[Dataset content start]

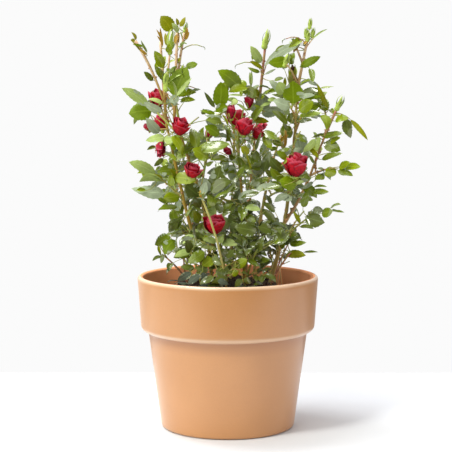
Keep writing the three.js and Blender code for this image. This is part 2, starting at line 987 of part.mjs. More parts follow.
const wallRadiusAt = (z) =>
  THREE.MathUtils.mapLinear(z, FLOOR_Z + 5, POT_HEIGHT - 4, INNER_BASE_RADIUS, MOUTH_RADIUS);
const compost = turned(
  [
    [0, FLOOR_Z + GAP],
    [INNER_BASE_RADIUS - 5.4, FLOOR_Z + GAP],
    [INNER_BASE_RADIUS - 0.6, FLOOR_Z + 5],
    [wallRadiusAt(FILL_Z) - 2 * GAP, FILL_Z],
    [ROOT_BALL_RADIUS + 5, FILL_Z + 1],
    [ROOT_BALL_RADIUS + 1, FILL_Z + 4],
    [ROOT_BALL_RADIUS, SOIL_Z - 3],
    [ROOT_BALL_RADIUS - 4, SOIL_Z],
    [0, SOIL_Z],
  ],
  SOIL_SEGMENTS,
);
take(compost);
addMesh("root_ball", compost, materials.compost);

// The canes, each a six-sided limb that tapers to its tip.
const canes = new Map();
for (const cane of CANES) {
  const parent = cane.on ? canes.get(cane.on) : null;
  const foot = parent ? parent.curve.getPoint(cane.at) : inSoil(cane.foot);
  const curve = bend(foot, vector(cane.tip), cane.upright);
  const full = limb(curve, cane.radii, CANE_SIDES, CANE_LENGTHS);
  const solid = parent ? whole(full.subtract(parent.room)) : aboveSoil(full);
  canes.set(cane.name, { curve, room: limb(curve, withGap(cane.radii), CANE_SIDES, CANE_LENGTHS) });
  take(solid);
  addMesh(cane.name, solid, materials.bark);
}

// The masses: every stem first, so that the leaves of one keep clear of the stems of all.
const masses = MASSES.map((plan, i) => raiseStems(plan, i + 1, canes));
for (const mass of masses) addMesh(mass.name, finishMass(mass), materials.foliage);

export default bush;
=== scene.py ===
from math import cos, pi, radians, sin

import bpy
import numpy as np
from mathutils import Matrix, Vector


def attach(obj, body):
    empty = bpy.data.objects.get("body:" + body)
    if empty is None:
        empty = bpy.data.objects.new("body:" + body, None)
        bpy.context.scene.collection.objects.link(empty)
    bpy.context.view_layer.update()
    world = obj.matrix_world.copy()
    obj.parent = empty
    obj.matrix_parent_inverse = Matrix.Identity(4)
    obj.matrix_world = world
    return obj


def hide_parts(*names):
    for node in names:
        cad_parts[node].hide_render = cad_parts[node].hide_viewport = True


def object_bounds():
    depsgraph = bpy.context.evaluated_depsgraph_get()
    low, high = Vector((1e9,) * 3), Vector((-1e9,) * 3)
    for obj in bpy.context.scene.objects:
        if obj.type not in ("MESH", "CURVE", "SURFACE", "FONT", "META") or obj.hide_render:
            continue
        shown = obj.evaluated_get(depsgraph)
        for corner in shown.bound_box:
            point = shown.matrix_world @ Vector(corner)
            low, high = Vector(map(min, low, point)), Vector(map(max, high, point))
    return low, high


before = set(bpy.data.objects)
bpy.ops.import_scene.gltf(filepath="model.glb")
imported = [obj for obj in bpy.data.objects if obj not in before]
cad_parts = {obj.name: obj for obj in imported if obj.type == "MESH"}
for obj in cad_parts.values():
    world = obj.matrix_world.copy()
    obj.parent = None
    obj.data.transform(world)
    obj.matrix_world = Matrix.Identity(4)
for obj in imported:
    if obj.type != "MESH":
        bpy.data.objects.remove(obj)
cad_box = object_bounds()

# The studio: a pale floor, a wide soft lamp at the front left, a weaker one at the right,
# and white all round. The camera looks a little down on the rim from two metres.
MM = 0.001
CAMERA_SPOT = (-2.4, -1850, 449)
CAMERA_DOWN = 5.6  # degrees
BRIGHT_SIDE = (-0.3, 0.55, 0.78)  # the way in which the white all round is brightest


def linear(code):
    """The linear colour of an sRGB hex value."""
    parts = [int(code[i:i + 2], 16) / 255 for i in (1, 3, 5)]
    return [c / 12.92 if c <= 0.04045 else ((c + 0.055) / 1.055) ** 2.4 for c in parts] + [1.0]


def node(tree, kind, inputs=None, **values):
    """One node. Its settings are given in lower case and its inputs' values by their names. `inputs`
    has its links, as {input: (node, output)}, and values of inputs that are known by number."""
    made = tree.nodes.new("ShaderNode" + kind)
    for key, value in values.items():
        if key.islower():
            setattr(made, key, value)
        else:
            made.inputs[key.replace("_", " ")].default_value = value
    for key, given in (inputs or {}).items():
        if isinstance(given, tuple):
            tree.links.new(given[0].outputs[given[1]], made.inputs[key])
        else:
            made.inputs[key].default_value = given
    return made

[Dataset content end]

> **Your objective**:
The lines to extract from the data above begin with the line containing "to its tip." and end with the line containing "return low, high". Extract them exactly, including both.

> **Complete response**:
// The canes, each a six-sided limb that tapers to its tip.
const canes = new Map();
for (const cane of CANES) {
  const parent = cane.on ? canes.get(cane.on) : null;
  const foot = parent ? parent.curve.getPoint(cane.at) : inSoil(cane.foot);
  const curve = bend(foot, vector(cane.tip), cane.upright);
  const full = limb(curve, cane.radii, CANE_SIDES, CANE_LENGTHS);
  const solid = parent ? whole(full.subtract(parent.room)) : aboveSoil(full);
  canes.set(cane.name, { curve, room: limb(curve, withGap(cane.radii), CANE_SIDES, CANE_LENGTHS) });
  take(solid);
  addMesh(cane.name, solid, materials.bark);
}

// The masses: every stem first, so that the leaves of one keep clear of the stems of all.
const masses = MASSES.map((plan, i) => raiseStems(plan, i + 1, canes));
for (const mass of masses) addMesh(mass.name, finishMass(mass), materials.foliage);

export default bush;
=== scene.py ===
from math import cos, pi, radians, sin

import bpy
import numpy as np
from mathutils import Matrix, Vector


def attach(obj, body):
    empty = bpy.data.objects.get("body:" + body)
    if empty is None:
        empty = bpy.data.objects.new("body:" + body, None)
        bpy.context.scene.collection.objects.link(empty)
    bpy.context.view_layer.update()
    world = obj.matrix_world.copy()
    obj.parent = empty
    obj.matrix_parent_inverse = Matrix.Identity(4)
    obj.matrix_world = world
    return obj


def hide_parts(*names):
    for node in names:
        cad_parts[node].hide_render = cad_parts[node].hide_viewport = True


def object_bounds():
    depsgraph = bpy.context.evaluated_depsgraph_get()
    low, high = Vector((1e9,) * 3), Vector((-1e9,) * 3)
    for obj in bpy.context.scene.objects:
        if obj.type not in ("MESH", "CURVE", "SURFACE", "FONT", "META") or obj.hide_render:
            continue
        shown = obj.evaluated_get(depsgraph)
        for corner in shown.bound_box:
            point = shown.matrix_world @ Vector(corner)
            low, high = Vector(map(min, low, point)), Vector(map(max, high, point))
    return low, high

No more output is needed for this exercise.